VIEIRA E O ROMANCE DE RONALDO
Lourival Serejo
O escritor Ronaldo Costa Fernandes, nosso
confrade na Academia Maranhense de Letras, está vivendo um período de elevada
criatividade, com sucessivos lançamentos de livros, nas categorias de ensaios,
poesias e romances.
Acabei de ler os dois últimos romances de
Ronaldo: O apetite dos mortos e Vieira na ilha do Maranhão.
O primeiro é uma obra de autoficção, em
que realidade e ficção se misturam para
formarem uma “quase memória”. Logo ao abri-lo, o leitor é atraído pelo impacto suave
da primeira frase: “Quem me ensinou a dar nó na gravata foi meu vizinho”.
O segundo romance, Vieira na Ilha do Maranhão, embora tenha um título que possa
confundir o curioso de livrarias, ao supor que se trata de uma obra sobre a
vida do grande inaciano, é um livro que ratifica o talento do autor como
ficcionista. Uma leitura recomendável para os literatos e historiadores maranhenses.

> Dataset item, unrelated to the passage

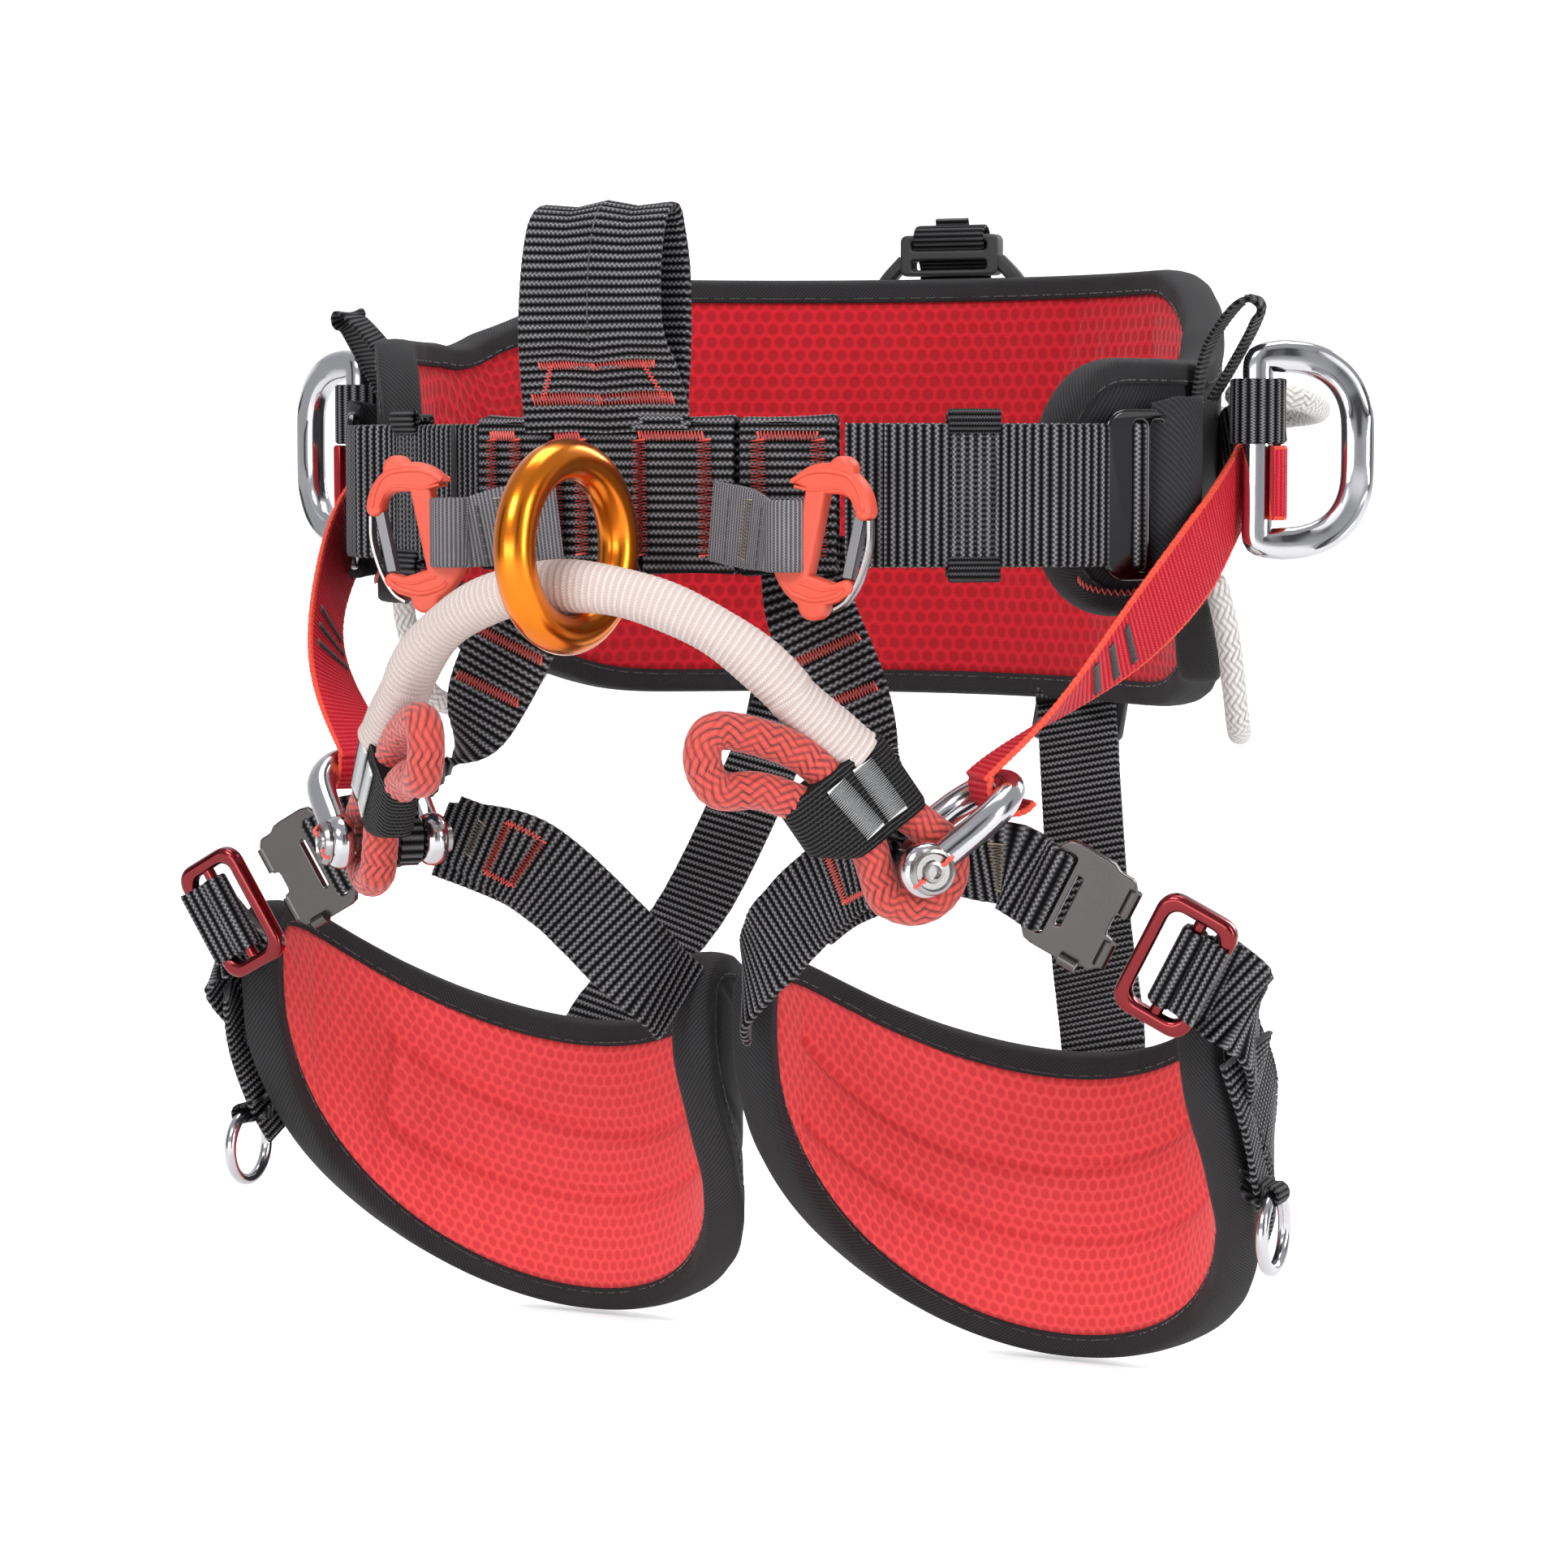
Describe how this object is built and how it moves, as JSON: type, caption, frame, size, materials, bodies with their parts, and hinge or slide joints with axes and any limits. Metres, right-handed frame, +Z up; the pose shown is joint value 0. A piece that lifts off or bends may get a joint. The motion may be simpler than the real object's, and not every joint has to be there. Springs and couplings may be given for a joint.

O ficcionista, em seu exaustivo trabalho
de “preencher as páginas em branco da história”, exerceu aquilo que o autor de Geografia do romance – Carlos Fuentes –
menciona: “O romancista estendeu os limites do real, criando uma realidade com
a imaginação, dando-nos a entender que não haverá mais realidade humana se não
a cria, também, a imaginação humana”.
Naquele espaço colonial, instável,
encontram-se personagens conhecidas da nossa história, vagando pelos becos,
naturalmente, como João Felipe Bettendorff
e o próprio padre Antônio Vieira.
Ronaldo nos oferece um perfil do grande
sacerdote, envolvido com os problemas da povoação e com o destino dos seus
moradores, amargando o ódio que os proprietários lhe dedicavam pela sua atuação
em favor dos povos indígenas, o que culminou com sua expulsão da ilha do
Maranhão. A pregação de Vieira para aquela gente temente a Deus é bem descrita
pelo autor, que enfoca o transe que prendia os ouvintes durante os seus sermões,
considerados pelos fidalgos como “demoníacos”, pregados na igreja de Santo
Antônio. Como diz o autor, “os fidalgos bufavam, inquietos no banco
incomandante”.
Sobre essas ocasiões, o autor nos
transporta, com mestria, para o momento em que Vieira pronuncia o Sermão dos
Peixes, em 13 de junho de 1654, no dia da festa de Santo Antônio, diante das pessoas
mais importantes do lugar, inclusive o governador. Três dias depois, ele
embarcaria para Portugal.
Ao lado de Vieira, a Igreja estava
presente com os padres Carcavaz, José Soares, José Antônio e Ambrósio, além do
holandês João Felipe Bettendorff. Esses jesuítas viviam isolados no Colégio
Nossa Senhora da Luz.
Em certo momento, parei a leitura para
controlar o fluxo das personagens. Então, percebi que todas correspondiam ao
ambiente em que o narrador, dom João Serafinho, vivia, cheio de colonos, fidalgos e aventureiros de toda espécie, como
António Porqueiro; Caga-Osso; Felipe do Couto; Bento Maciel, o padeiro; a viúva
Jacomé; Ritinha; Maria a Afogada etc.
Dentre os personagens do romance, além de
Vieira, destaca-se a figura do “médico” e fidalgo dom Rui, filho de dom João
Serafinho.
Outro fato a destacar, no cenário criado
pela imaginação de Ronaldo, é a presença
do sapateiro José Manoel Gordilho, que fazia profecias em forma de versos,
inspirados, segundo ele, “por uma possessão”. Logo Vieira dedicou-se a escutá-lo,
tentando buscar alguma semelhança com o português Bandarra, também sapateiro e
profeta, o qual muito lhe inspirou na sua teimosia de anunciar a elevação de
Portugal como o Quinto Império.
O grande mérito do romance de Ronaldo foi conseguir transportar o leitor para o âmbito
geográfico da ilha de São Luís, então conhecida como ilha do Maranhão, povoando o espaço vazio daquele período
histórico, para registrar os seus
primeiros anos de existência: as famílias, o puteiro de Antonieta a Francesa
(sem vírgula), os apelidos, a vida do governador, os comerciantes portugueses,
os índios domesticados e os famintos, as doenças, as disputas comerciais e
amorosas, o movimento do porto, as intrigas familiares e a presença da Igreja.
Para aquilatar o valor dessa obra, o
leitor deverá ir até à última página e
depois transportar-se para aquele ambiente e misturar-se com toda aquela gente.